I’d like to tell you one of my, “there I was, in the Congo” –style stories like I usually do, but I’m afraid it’s not so interesting at the moment. Here I am, sitting on a five gallon bucket, on the ice. The wind is about fifteen miles per hour, and this style of ice fishing is a lot less glamorous than fishing in a nice warm ice shanty. Yeah, I’ve seen those pictures of guys who have barbeque grills and cable TV in their shanties, and I’ll bet that’s nice. The fact is, in order to make the investment in such a posh fishing palace, a guy would want some guarantee of getting a lot of use out of it, and as you know, for the last dozen or so years Ohio has had some unseasonably warm winters. Well, that was before this year. In 2014 the guy who has been storing that shanty in his back yard for the last couple of years is living pretty high on the ice fishing hog.
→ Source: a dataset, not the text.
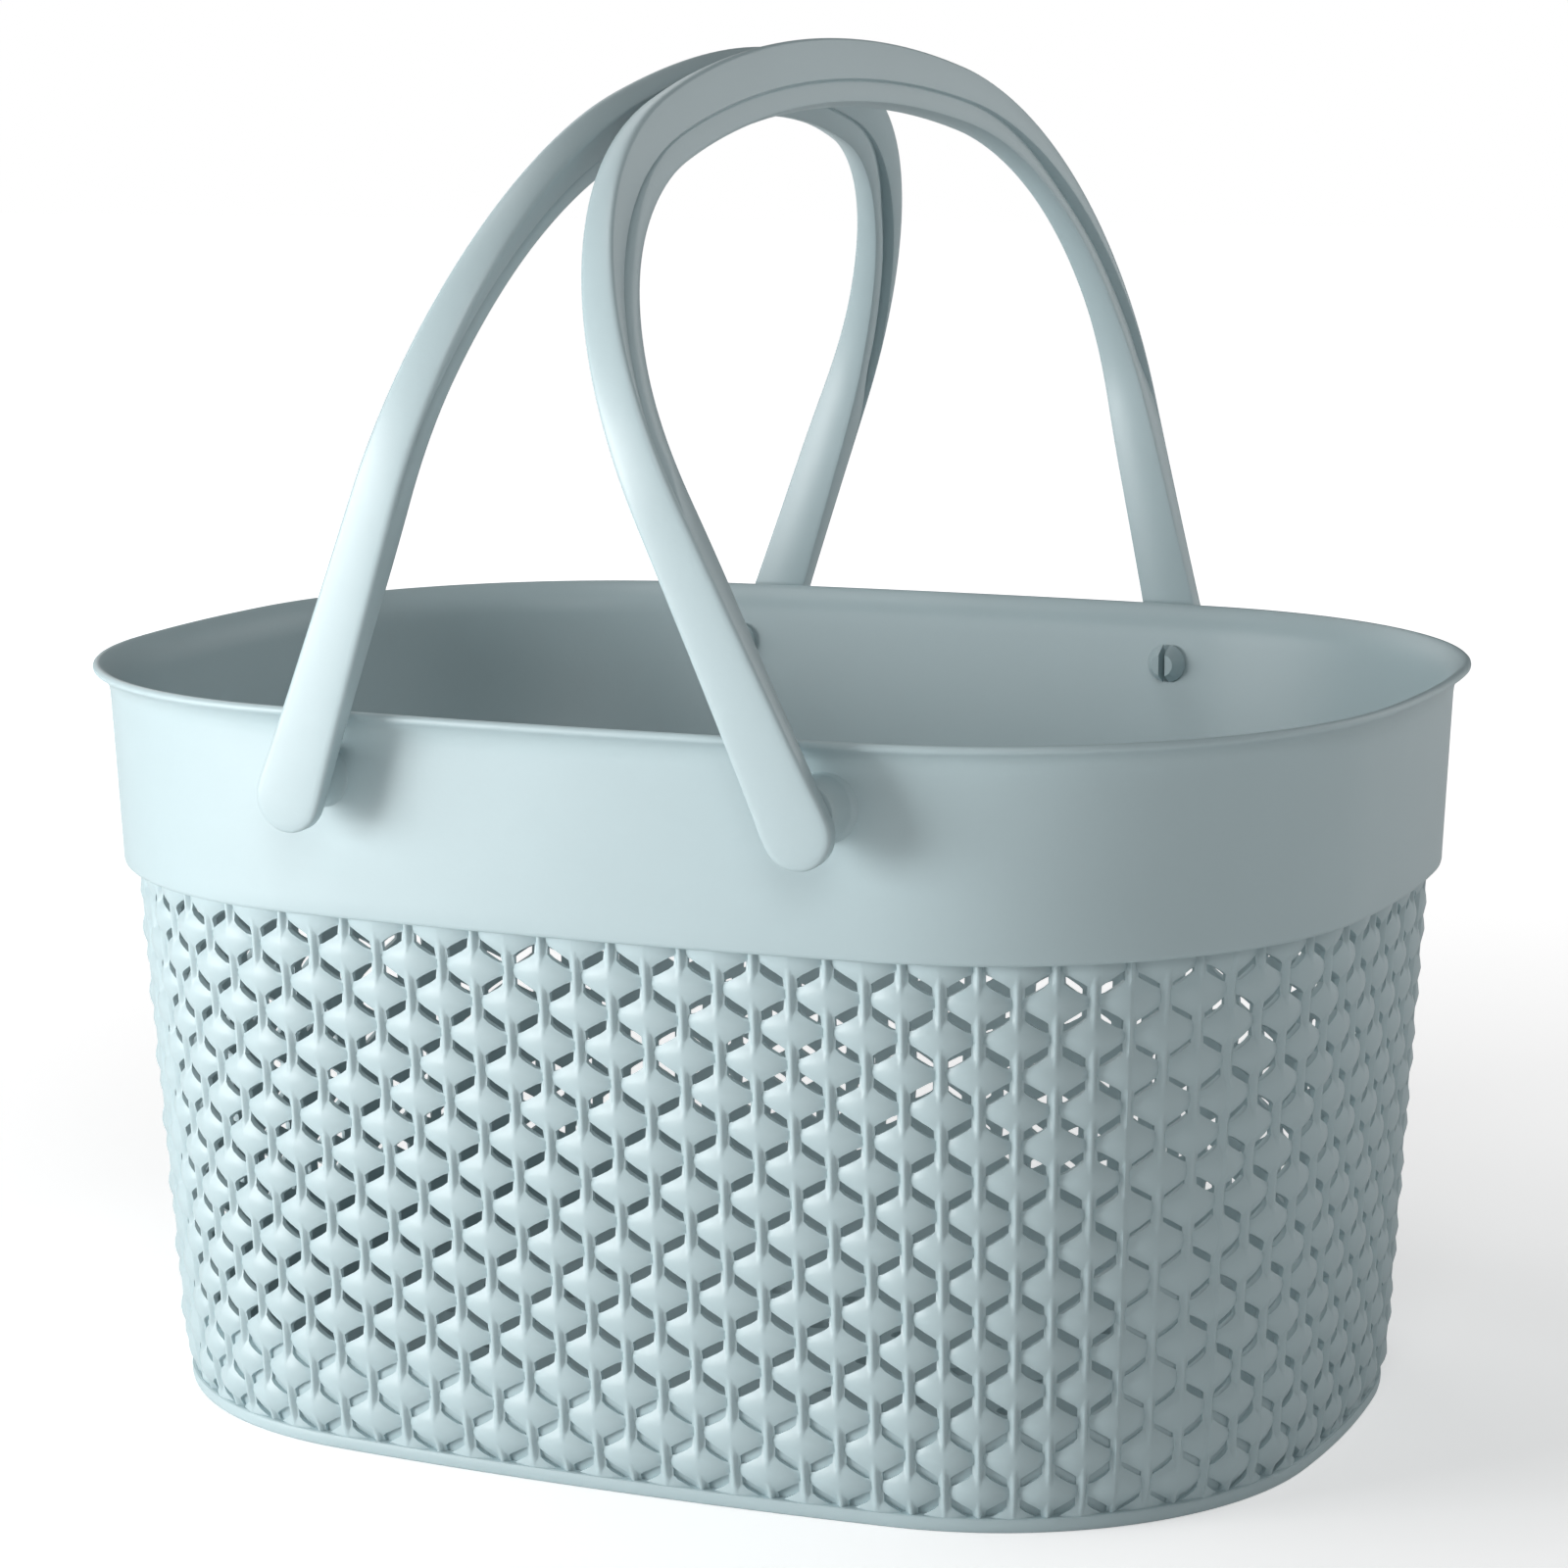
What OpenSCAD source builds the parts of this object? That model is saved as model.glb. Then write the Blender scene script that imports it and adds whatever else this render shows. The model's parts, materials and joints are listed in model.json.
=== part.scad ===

One of the things that keeps people from trying ice fishing is the idea that you need a lot of new equipment to get into it. If you go to the sporting goods store, you know they’re going to try to sell you something. There’s no casting in ice fishing, so almost any reel will do and your rod can be sixteen inches long and that works just fine too. I know many ice fisherman who’ve made the most of those car-loading accidents and adapted broken rods into ice fishing rods. Your presentation in the ice is 100 percent vertical, essentially a lot of jigging, so keep the rod and reel simple. One thing you do need to keep in mind not to spray your reel it full of WD40, because when temperatures drop, light lubricants will thicken up and your reel will feel like it’s full of peanut butter. I like the graphite powder that locksmiths use, or the new lightweight gun lubricants like Break-Free.
Getting through the ice is necessary and one of the truly useful pieces of equipment is a scoop to bail the re-forming ice out of your hole, but everything else is pretty much for either an advantage (like a sonar or a below the ice camera) or for personal comfort, like a small propane heater or portable shanty. Ice chisels will get you through a used hole (which might be fished out, might not) but an ice auger will allow you to scout around and “play the field”. If you’re fishing a familiar lake from last summer, go to the same places that produced fish when it was warm. Remember that cover always holds fish, even if it’s frozen on the surface. If you aren’t getting some bites after a little while, try another hole.
Ice fishing lures are basic, small and different from casting lures. Here’s where you give in to the guys at the bait shop; ask them what’s working right now and buy a few new lures. While you’re there, ask where the fish are biting. Bait shops are a wealth of fishing intelligence.
One thing I need to stress is safety; just because you’re on the ice doesn’t mean you’re not on the water, and when you’re on the water you need to be wearing a personal floatation device. This is something that hasn’t caught on yet with a lot of ice fisherman, but nobody’s going to say it’s wrong. Many ice fishing outfitters wear those orange survival suits you see the Coast Guard wearing. Plan for disaster, and remember that most ice fisherman who perish don’t die of exposure, they drown. The best thing you can do for safety, besides always wearing a PFD, is to never go on the ice alone. Just like at summer camp, if you have to swim, swim with a buddy! (Brrrr!)
So now that I’ve scared you into staying indoors, let me tell you why you should venture out on the ice. If you’re really an angler, you’re getting rusty, and I know how badly you want to get outdoors. It’s the best cure for cabin fever, ever. When the fish are biting they bite like a bunch of piranhas, and the really big fish, the behemoths that spend all summer laying low on the bottom bite like crazy when somebody offers a free meal beneath the ice. In particular, predator fish will be common (walleye, bass and even pike) but don’t discount the panfish because you could easily catch a limit of perch, bluegill or crappie slabs.
Lastly, maybe the best reason to get on the ice is you’ll set yourself apart from the casual Saturday worm-drowners, and everyone will think you’re crazy to do it. Prove them right, and welcome to the asylum! GET OUTDOORS!